Reagan's tax plan, widely celebrated through the Republican Party as the best form of taxes ever enacted, was originally called "voodoo economics" by his vice president before the name "trickle-down economics" caught on. It involves giving tax cuts to the wealthy -- during the last eight years, some very generous tax cuts -- forcing the tax burden downward, onto the working class and other people who "earn their money," yet I can't recall much outrage from you over that when the subject's come up.
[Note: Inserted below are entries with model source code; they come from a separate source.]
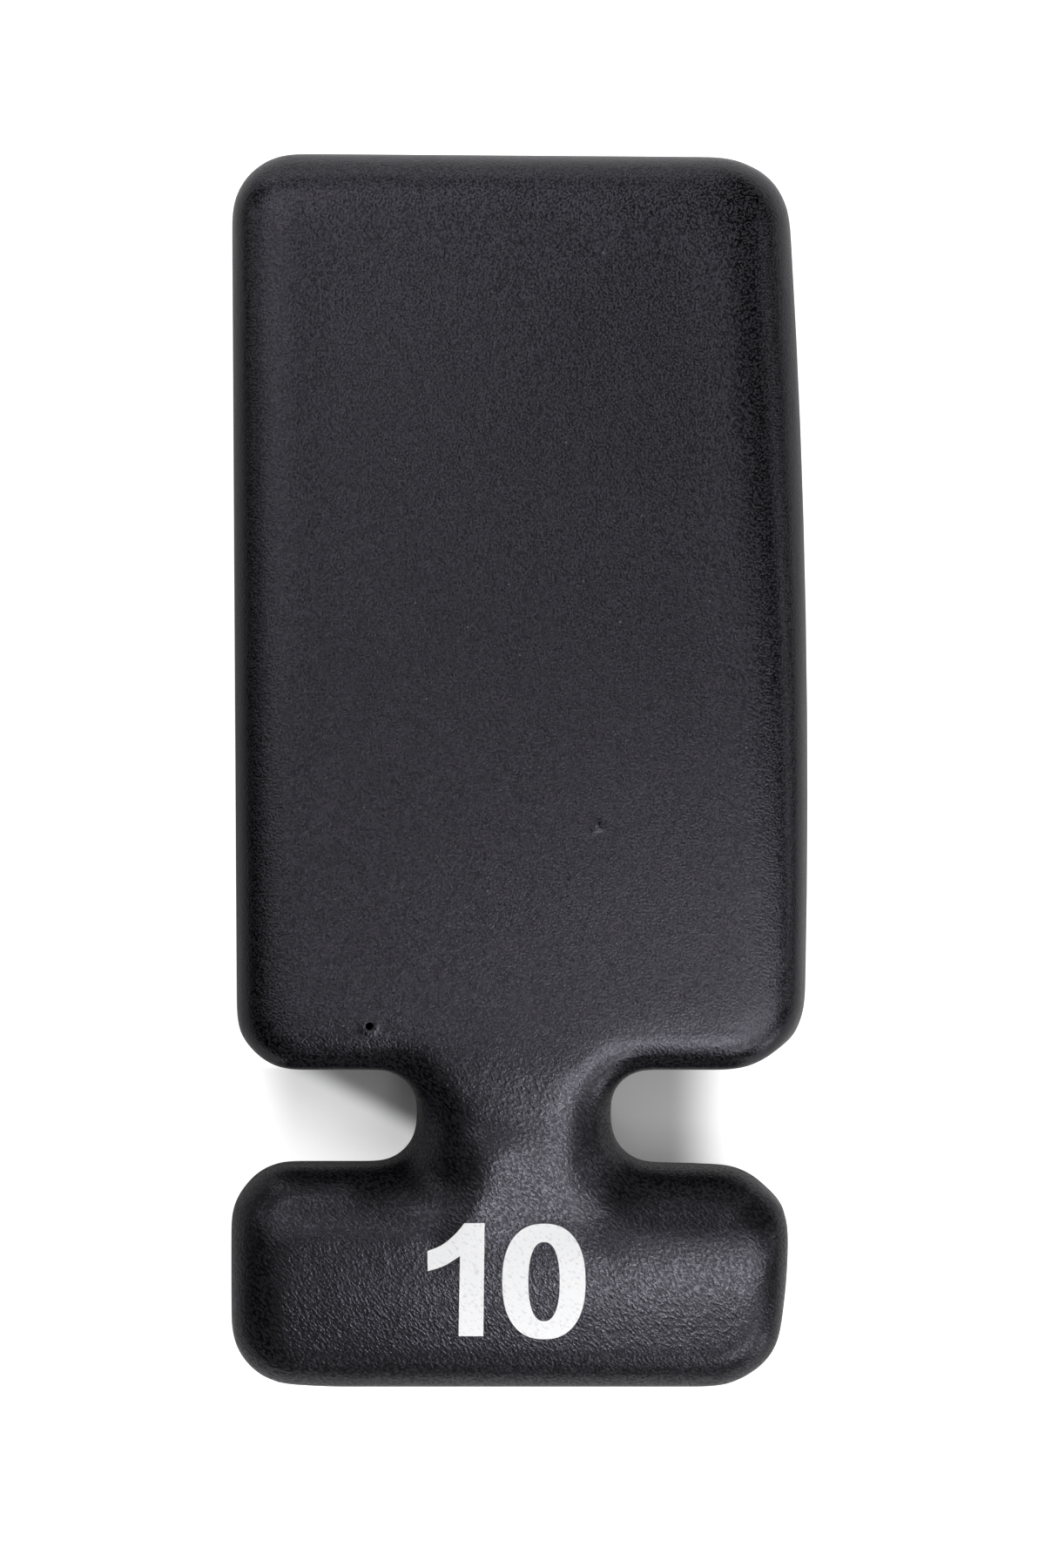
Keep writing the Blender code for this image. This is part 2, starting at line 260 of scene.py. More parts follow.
# %% [markdown]
# Black vinyl has hardly a colour of its own, so nearly all that it shows is lights mirrored in its
# pebble. The number needs much light and the flat face mirrors little, so most of the light comes
# in aslant from soft boxes: the strongest from the near right and the far left, weaker ones all
# round. Small lamps close above the handle draw the sheen on the neck and on the handle's right
# side. Six more light the table before, behind and beside the weight, whose edges mirror the lit
# table but not these lamps. The strengths were fitted to the shading in the photograph.

# %% A helper for lights
def soft_light(name, place, aim, size, watts, mirrored=True):
    """A square light at a place, turned to what it lights. The camera doesn't see it."""
    bpy.ops.object.select_all(action="DESELECT")
    bpy.ops.object.light_add(type="AREA", location=place)
    light = bpy.context.object
    light.name = name
    light.data.shape = "SQUARE"
    light.data.size = size
    light.data.energy = watts
    light.rotation_euler = (aim - place).to_track_quat("-Z", "Y").to_euler()
    light.visible_camera = False
    light.visible_glossy = mirrored


# %% Soft boxes all round
LIGHT_AIM = Vector((0.0, -0.02, 0.02))
BOX_DISTANCE = 0.62
BOX_SIZE = 0.20
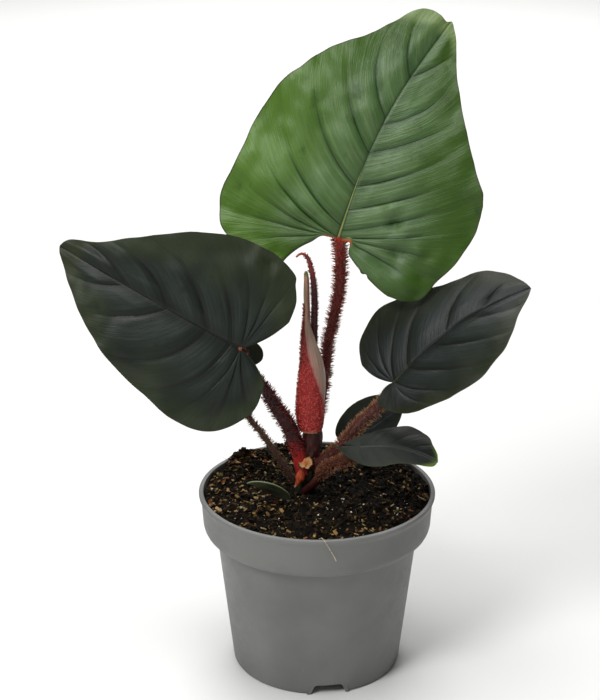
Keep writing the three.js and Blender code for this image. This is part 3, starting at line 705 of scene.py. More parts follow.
# Stalks: a bevelled curve for each core and bristles copied from one
# sink puts the end under the junction, by shares of its radius. Bristles grow between the shares from and to, and
# the core turns from foot to head between two heights in metres.
stalks = {
    "leaf_tall": {
        "path": [(-4, 1, 110), (-2.2, 5.6, 118), (1.2, 8.6, 133), (3.8, 11.4, 150), (6, 13, 170), (10.8, 15, 194),
                 (11.4, 15.4, 207)],
        "radius": (2.4, 2.3, 2.4, 2.8), "bristles": 2000, "from": 0.12, "reach": (1.5, 2.9), "thick": 0.19,
        "foot": "#64180f", "head": "#a02a18", "headFrom": 0.2, "headTo": 0.226, "bristle": "#7c2a1c",
        "bristleTip": "#b06048", "slot": "red_petiole",
    },
    "leaf_left": {
        "path": [(-7, -1, 103), (-8.7, -2.3, 112), (-11, -3.6, 121), (-13.5, -4.8, 128.5), (-20.5, -9, 142),
                 (-26, -12.5, 152.8), (-34.6, -14.6, 165)],
        "radius": (3.8, 3.8, 3.6, 2.9, 2.2, 2), "sink": 1.2, "bristles": 1250, "from": 0.13, "reach": (1.2, 2.5),
        "thick": 0.22, "foot": "#b8201c", "head": "#3c0f12", "headFrom": 0.112, "headTo": 0.126, "bristle": "#5a1c1c",
        "bristleTip": "#8a4238", "slot": "red_petiole",
    },
    "leaf_right": {
        "path": [(-5, 0.5, 101.5), (0.8, -3, 109.2), (10, -8, 118.2), (15.4, -10, 125.8), (20.5, -11, 133),
                 (29.7, -11.5, 142.5), (35, -12, 149.5)],
        "radius": (2.5, 2.4, 2.3, 2), "sink": 1.25, "bristles": 1100, "from": 0.2, "to": 0.9, "reach": (1.5, 3.1),
        "thick": 0.145, "foot": "#44110e", "head": "#43160c", "headFrom": 0.11, "headTo": 0.14, "bristle": "#6c3220",
        "bristleTip": "#ab8258", "slot": "hairy_petiole",
    },
    "leaf_front": {
        "path": [(-6.5, -2, 93), (-2.5, -7, 98.5), (0.8, -10, 104), (4, -13, 110), (11, -20, 117), (17, -24.5, 121.5)],
        "radius": (1.8, 2.1, 2.2, 2.1, 1.9), "sink": 1.25, "bristles": 950, "from": 0.3, "to": 0.9, "reach": (1.2, 2.8),
        "thick": 0.15, "foot": "#3c0c0a", "head": "#46200f", "headFrom": 0.098, "headTo": 0.112, "bristle": "#5f2c1f",
        "bristleTip": "#966a4a", "slot": "hairy_petiole",
    },
    "leaf_round": {
        "path": [(-5, 2, 98), (3, 6, 104), (9, 8.5, 109.5), (14, 9.3, 113.6)],
        "radius": (1.7, 1.6, 1.5, 1.4), "bristles": 500, "from": 0.2, "reach": (1, 1.8), "thick": 0.15,
        "foot": "#4e1516", "head": "#4e1516", "headFrom": 0.1, "headTo": 0.12, "bristle": "#5e2a22",
        "bristleTip": "#8f5a44", "slot": "red_petiole",
    },
    "leaf_back": {
        "path": [(-7.5, 2, 92), (-11.8, 1.5, 97), (-16.2, 3, 104), (-22.3, 7, 111.8), (-28.5, 11, 119.7),
                 (-34.7, 14.5, 126.6), (-38.8, 15.5, 140)],
        "radius": (1.6, 1.5, 1.4, 1.3), "bristles": 800, "from": 0.08, "reach": (1, 2.3), "thick": 0.17,
        "foot": "#42201a", "head": "#6b4a30", "headFrom": 0.095, "headTo": 0.125, "bristle": "#4f3524",
        "bristleTip": "#8d7150", "slot": "hairy_petiole",
    },
    "leaf_low": {
        "path": [(-6, -1, 90), (-9, -7, 89.8), (-11.6, -10.4, 90.2)],
        "radius": (1.2, 1.2, 1.1, 1), "bristles": 40, "from": 0.4, "reach": (0.5, 0.9), "thick": 0.1,
        "foot": "#3a2418", "head": "#4a4632", "headFrom": 0.09, "headTo": 0.094, "bristle": "#4a3424",
        "bristleTip": "#6a543c", "slot": "red_petiole",
    },
    "young": {
        "path": [(-1.8, -2, 126.1), (-1.9, -1.8, 142), (-2.2, -0.8, 157.7), (-1.8, 0.5, 170.8), (-1.7, 0.6, 183.3),
                 (-1.5, 0.3, 192), (-1.9, 0, 201.7), (-3.1, -1, 209.6), (-4.7, -2, 215.4), (-6.8, -3, 218.2),
                 (-8.8, -4, 218.4), (-10.4, -5, 217.2)],
        "radius": (2.5, 2.2, 1.9, 1.8, 1.7, 1.5, 1.1, 0.5), "bristles": 900, "from": 0.3, "to": 0.95,
        "reach": (0.5, 1.15), "thick": 0.18, "foot": "#3c1013", "head": "#a8403a", "headFrom": 0.196, "headTo": 0.219,
        "bristle": "#5e1f1d", "bristleTip": "#8f463c", "slot": "red_petiole",
    },
}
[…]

Quite the opposite, actually.

So if all Obama could accomplish would be to perpetuate the status quo, because the wealthy find loopholes and ways out of shouldering the share of the tax burden, and as a result he continues to soak the same people that the GOP has targeted, how is that a problem, when it's the approach conservatives have told us repeatedly works best?

My understanding is that Obama would prefer a trickle-up model, where money goes to the people who need it, allowing them to reinvest it in the economy directly, fueling new growth and creating jobs in sectors where the neediest members of our society stand to benefit the most from it.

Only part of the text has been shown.